Если все пойдет плохо, он родится, заранее ненавистный, в октябре 1897 года. Вмиг возникая по воле воображения, ненависть не проходит сразу. Клеман никогда об этом не думал.
Когда я был маленьким и мы еще жили в Шайо, я часто прятался в каком-нибудь уголке, чтобы поиграть «в четырехглазку», которую сам придумал, хотя это была даже не игра. Просто нужно смотреть на мир по очереди то одним, то другим глазом (главное — сквозь кольцо), наслаждаясь двойственностью вещей, удвоением перспективы, апофеозом и крахом Евклида, высшей шизофренией. Я опробовал множество вариантов собственного открытия, обычно притаившись на винтовой лестнице, где почему-то всегда пахло свежей краской. Она вела к навощенной площадке, куда свет поступал через окно в потолке. Площадка возвышалась над кладовкой для белья — таинственной комнатой, где в кучу были свалены чемоданы и чехлы: целый мир. Меж двумя стенными шкафами открывалась дверь той, кого всегда звали Паучихой.

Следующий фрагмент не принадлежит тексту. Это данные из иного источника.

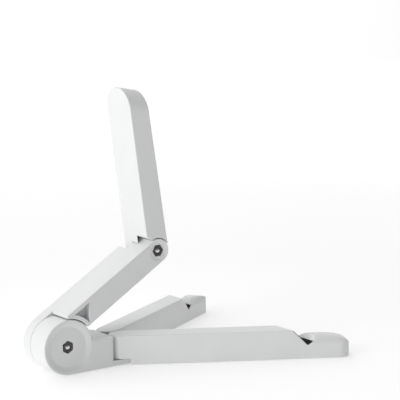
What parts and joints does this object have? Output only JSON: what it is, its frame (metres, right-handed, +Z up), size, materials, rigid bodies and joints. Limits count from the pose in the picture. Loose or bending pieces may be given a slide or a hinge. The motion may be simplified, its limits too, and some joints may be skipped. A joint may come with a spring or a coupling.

Не знаю, зачем я говорю здесь о Паучихе. Конечно, она играла большую роль в моих детских грезах, и разумеется, я часто играл на ней в четырехглазку, но почему она всплывает из-под черного крепа воспоминаний именно сейчас?
Истина — часть речи, обойденная молчанием. Скрытный, точно сердцевина двойного цветка, Клеман замыкается в нескромном взгляде, притворяясь, будто Расцветает, дабы обмануть наблюдателя. Поэтому он ворошит свои детские воспоминания о двусмысленной игре в четырехглазку, которую придумал, случайно подслушав название рыбы.
Она была бедной родственницей — не неимущей, а человеком, пребывающим в положении бедной родственницы. Паучиха не могла выполнять иной функции. и все сопутствующие: богомолка, кузина, путало, калека, кружевница-дилетантка и, особенно, чудом исцеленная, — служили только дополнением. Долгие годы Паучиха занимала комнату на подсобной лестничной площадке, стерильно чистую и заваленную предмета ми культа.
Вначале виднелся только живот — луковица, обтянутая черным шелком. Затем — худые, искривленные конечности, и, наконец, череп. Говорящий. Сквозь зубы череп шипел: — Да будет благословенен плод вашей утробы.
Точно также он шипел «Поделом!» каждой встречной беременной женщине, пока Паучиха выезжала в фаэтоне — еще до лурдского чуда. Дело в том, что причащаясь под колокольный звон и гнусавые церковные гимны, Паучиха исцелилась от жестокой болезни неясного происхождения, от клинически неопределяемого, но отвратительного на вид недуга. С тех пор ее живот резко переходил в зад, а конечности стали почти прямыми: она бегала и пела, перебирала четки перенесенных хворей перед врачами, что собирались в приемных кабинетах, провонявших эфиром, заказывала благодарственные мессы в часовне на улице дю Бак, тиранила своих благодетелей и принимала нескончаемую череду посетителей. А затем однажды вечером, выкрикивая что-то невразумительное, но как можно было догадаться, ужасное, она упала с винтовой лестницы и полетела кубарем, точно сверток. Паучиха тотчас утратила свой статус чудом исцеленной и вновь стала просто бедной родственницей, подозреваемой вдобавок в незаконном пользовании особыми привилегиями. Ее конечности снова искривились, а живот опять раздулся. Она по-прежнему много молилась и вязала на веретене льняные салфетки — круглые и замысловатые, как паутина.